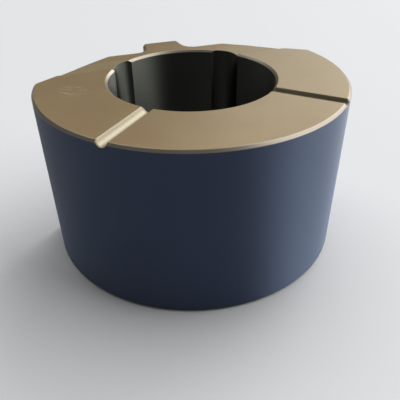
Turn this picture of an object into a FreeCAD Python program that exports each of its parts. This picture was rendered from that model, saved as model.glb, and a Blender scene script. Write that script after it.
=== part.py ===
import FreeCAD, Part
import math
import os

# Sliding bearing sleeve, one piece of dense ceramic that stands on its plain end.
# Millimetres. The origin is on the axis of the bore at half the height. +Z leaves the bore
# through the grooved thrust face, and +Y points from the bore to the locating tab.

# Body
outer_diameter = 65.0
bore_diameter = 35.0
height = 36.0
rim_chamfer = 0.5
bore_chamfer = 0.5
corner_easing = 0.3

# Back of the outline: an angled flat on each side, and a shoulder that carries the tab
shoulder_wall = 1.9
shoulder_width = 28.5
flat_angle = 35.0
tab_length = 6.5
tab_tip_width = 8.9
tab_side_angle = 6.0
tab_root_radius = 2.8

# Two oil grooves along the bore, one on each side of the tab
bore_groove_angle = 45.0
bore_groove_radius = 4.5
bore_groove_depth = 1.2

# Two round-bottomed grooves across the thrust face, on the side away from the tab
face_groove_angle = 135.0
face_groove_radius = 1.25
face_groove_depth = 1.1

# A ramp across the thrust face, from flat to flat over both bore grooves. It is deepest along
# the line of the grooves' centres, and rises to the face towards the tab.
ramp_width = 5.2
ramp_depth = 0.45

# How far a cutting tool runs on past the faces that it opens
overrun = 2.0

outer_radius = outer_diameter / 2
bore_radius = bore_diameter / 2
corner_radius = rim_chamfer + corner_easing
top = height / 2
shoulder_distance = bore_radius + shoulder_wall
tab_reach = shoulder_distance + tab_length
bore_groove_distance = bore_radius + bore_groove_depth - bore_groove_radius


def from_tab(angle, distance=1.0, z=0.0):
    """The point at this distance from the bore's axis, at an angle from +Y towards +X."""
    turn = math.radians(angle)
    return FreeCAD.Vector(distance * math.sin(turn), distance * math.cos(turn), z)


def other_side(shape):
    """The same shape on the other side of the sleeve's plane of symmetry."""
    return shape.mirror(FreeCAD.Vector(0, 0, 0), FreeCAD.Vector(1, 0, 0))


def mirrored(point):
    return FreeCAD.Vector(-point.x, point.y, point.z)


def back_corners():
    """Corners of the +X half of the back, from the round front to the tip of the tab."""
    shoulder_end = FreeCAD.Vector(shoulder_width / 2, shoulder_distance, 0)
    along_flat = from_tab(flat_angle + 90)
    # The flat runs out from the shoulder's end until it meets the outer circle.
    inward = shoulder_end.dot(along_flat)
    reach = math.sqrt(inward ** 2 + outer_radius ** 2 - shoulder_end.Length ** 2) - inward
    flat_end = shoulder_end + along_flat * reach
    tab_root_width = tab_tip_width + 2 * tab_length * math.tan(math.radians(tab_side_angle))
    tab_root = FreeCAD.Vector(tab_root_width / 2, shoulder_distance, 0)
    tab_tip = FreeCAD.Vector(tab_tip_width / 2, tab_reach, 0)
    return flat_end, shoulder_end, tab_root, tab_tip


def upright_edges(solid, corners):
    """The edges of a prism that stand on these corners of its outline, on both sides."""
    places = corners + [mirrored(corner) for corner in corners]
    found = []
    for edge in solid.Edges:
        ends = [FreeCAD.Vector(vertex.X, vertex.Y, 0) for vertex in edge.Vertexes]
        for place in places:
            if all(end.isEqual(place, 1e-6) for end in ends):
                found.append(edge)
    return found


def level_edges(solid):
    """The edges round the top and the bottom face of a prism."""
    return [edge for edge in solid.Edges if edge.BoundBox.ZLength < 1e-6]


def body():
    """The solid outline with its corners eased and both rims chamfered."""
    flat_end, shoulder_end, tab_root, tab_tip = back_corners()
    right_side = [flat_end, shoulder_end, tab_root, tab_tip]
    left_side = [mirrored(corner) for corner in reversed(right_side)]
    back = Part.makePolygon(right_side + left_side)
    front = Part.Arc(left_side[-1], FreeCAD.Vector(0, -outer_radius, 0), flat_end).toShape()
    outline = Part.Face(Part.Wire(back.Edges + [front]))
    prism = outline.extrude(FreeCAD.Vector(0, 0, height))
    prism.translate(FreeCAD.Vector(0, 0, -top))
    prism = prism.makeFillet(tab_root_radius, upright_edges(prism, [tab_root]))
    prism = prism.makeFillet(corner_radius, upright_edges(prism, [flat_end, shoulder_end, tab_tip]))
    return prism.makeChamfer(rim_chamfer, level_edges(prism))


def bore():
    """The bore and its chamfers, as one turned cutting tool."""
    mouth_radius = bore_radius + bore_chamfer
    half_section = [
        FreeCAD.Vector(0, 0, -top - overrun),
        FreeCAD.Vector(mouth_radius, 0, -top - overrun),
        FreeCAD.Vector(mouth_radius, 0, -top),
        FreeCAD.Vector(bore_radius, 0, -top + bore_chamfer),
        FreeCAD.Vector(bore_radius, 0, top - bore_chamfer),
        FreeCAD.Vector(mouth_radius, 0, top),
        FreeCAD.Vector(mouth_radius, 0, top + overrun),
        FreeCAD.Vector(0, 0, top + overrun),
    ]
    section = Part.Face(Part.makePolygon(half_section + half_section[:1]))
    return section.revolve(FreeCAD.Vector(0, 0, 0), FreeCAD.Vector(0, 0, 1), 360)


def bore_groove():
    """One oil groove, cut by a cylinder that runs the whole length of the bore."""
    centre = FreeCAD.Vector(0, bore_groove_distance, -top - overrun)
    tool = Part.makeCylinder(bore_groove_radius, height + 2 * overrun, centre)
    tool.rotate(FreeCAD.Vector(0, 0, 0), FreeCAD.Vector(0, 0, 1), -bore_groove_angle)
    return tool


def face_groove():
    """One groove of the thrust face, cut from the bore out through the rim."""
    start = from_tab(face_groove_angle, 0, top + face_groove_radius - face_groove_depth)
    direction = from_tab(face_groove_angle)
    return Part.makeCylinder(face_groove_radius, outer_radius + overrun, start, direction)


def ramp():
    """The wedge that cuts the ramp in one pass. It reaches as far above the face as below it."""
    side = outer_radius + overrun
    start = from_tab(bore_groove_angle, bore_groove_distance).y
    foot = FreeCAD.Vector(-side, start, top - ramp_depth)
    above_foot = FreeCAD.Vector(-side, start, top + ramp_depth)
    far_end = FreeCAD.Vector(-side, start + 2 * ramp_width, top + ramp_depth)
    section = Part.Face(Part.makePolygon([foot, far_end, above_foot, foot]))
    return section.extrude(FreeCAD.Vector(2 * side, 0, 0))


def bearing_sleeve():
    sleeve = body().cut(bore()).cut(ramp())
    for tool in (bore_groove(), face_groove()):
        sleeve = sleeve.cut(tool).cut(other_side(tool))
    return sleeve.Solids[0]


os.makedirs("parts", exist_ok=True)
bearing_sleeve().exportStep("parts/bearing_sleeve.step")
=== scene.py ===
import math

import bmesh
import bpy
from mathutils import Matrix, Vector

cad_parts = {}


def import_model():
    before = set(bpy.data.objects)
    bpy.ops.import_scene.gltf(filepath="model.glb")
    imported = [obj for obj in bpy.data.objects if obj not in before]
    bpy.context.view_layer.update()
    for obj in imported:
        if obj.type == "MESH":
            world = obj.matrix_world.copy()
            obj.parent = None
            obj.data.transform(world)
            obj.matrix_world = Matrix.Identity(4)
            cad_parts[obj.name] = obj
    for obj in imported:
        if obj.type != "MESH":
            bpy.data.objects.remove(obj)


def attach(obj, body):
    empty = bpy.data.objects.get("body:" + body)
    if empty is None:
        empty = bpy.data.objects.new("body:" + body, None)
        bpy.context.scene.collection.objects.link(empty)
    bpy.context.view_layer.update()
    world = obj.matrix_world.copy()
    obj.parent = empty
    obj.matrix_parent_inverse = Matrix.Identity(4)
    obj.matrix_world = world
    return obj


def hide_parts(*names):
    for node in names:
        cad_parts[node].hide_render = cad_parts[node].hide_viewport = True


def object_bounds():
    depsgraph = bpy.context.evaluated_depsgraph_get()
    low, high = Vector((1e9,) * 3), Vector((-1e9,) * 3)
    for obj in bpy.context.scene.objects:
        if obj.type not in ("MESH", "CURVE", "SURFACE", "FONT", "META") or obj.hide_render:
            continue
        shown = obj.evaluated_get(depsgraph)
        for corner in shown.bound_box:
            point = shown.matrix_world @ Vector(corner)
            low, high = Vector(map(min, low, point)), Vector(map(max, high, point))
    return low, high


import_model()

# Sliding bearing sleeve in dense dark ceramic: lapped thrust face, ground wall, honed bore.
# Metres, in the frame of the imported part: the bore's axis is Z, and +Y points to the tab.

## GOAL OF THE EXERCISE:
Within the listing above, the range opens at the line with "side = outer_radius + overrun" and closes at the line with "shown = obj.evaluated_get(depsgraph)". Reproduce exactly the lines of that range, including both ends.

## ANSWER IN FULL:
    side = outer_radius + overrun
    start = from_tab(bore_groove_angle, bore_groove_distance).y
    foot = FreeCAD.Vector(-side, start, top - ramp_depth)
    above_foot = FreeCAD.Vector(-side, start, top + ramp_depth)
    far_end = FreeCAD.Vector(-side, start + 2 * ramp_width, top + ramp_depth)
    section = Part.Face(Part.makePolygon([foot, far_end, above_foot, foot]))
    return section.extrude(FreeCAD.Vector(2 * side, 0, 0))


def bearing_sleeve():
    sleeve = body().cut(bore()).cut(ramp())
    for tool in (bore_groove(), face_groove()):
        sleeve = sleeve.cut(tool).cut(other_side(tool))
    return sleeve.Solids[0]


os.makedirs("parts", exist_ok=True)
bearing_sleeve().exportStep("parts/bearing_sleeve.step")
=== scene.py ===
import math

import bmesh
import bpy
from mathutils import Matrix, Vector

cad_parts = {}


def import_model():
    before = set(bpy.data.objects)
    bpy.ops.import_scene.gltf(filepath="model.glb")
    imported = [obj for obj in bpy.data.objects if obj not in before]
    bpy.context.view_layer.update()
    for obj in imported:
        if obj.type == "MESH":
            world = obj.matrix_world.copy()
            obj.parent = None
            obj.data.transform(world)
            obj.matrix_world = Matrix.Identity(4)
            cad_parts[obj.name] = obj
    for obj in imported:
        if obj.type != "MESH":
            bpy.data.objects.remove(obj)


def attach(obj, body):
    empty = bpy.data.objects.get("body:" + body)
    if empty is None:
        empty = bpy.data.objects.new("body:" + body, None)
        bpy.context.scene.collection.objects.link(empty)
    bpy.context.view_layer.update()
    world = obj.matrix_world.copy()
    obj.parent = empty
    obj.matrix_parent_inverse = Matrix.Identity(4)
    obj.matrix_world = world
    return obj


def hide_parts(*names):
    for node in names:
        cad_parts[node].hide_render = cad_parts[node].hide_viewport = True


def object_bounds():
    depsgraph = bpy.context.evaluated_depsgraph_get()
    low, high = Vector((1e9,) * 3), Vector((-1e9,) * 3)
    for obj in bpy.context.scene.objects:
        if obj.type not in ("MESH", "CURVE", "SURFACE", "FONT", "META") or obj.hide_render:
            continue
        shown = obj.evaluated_get(depsgraph)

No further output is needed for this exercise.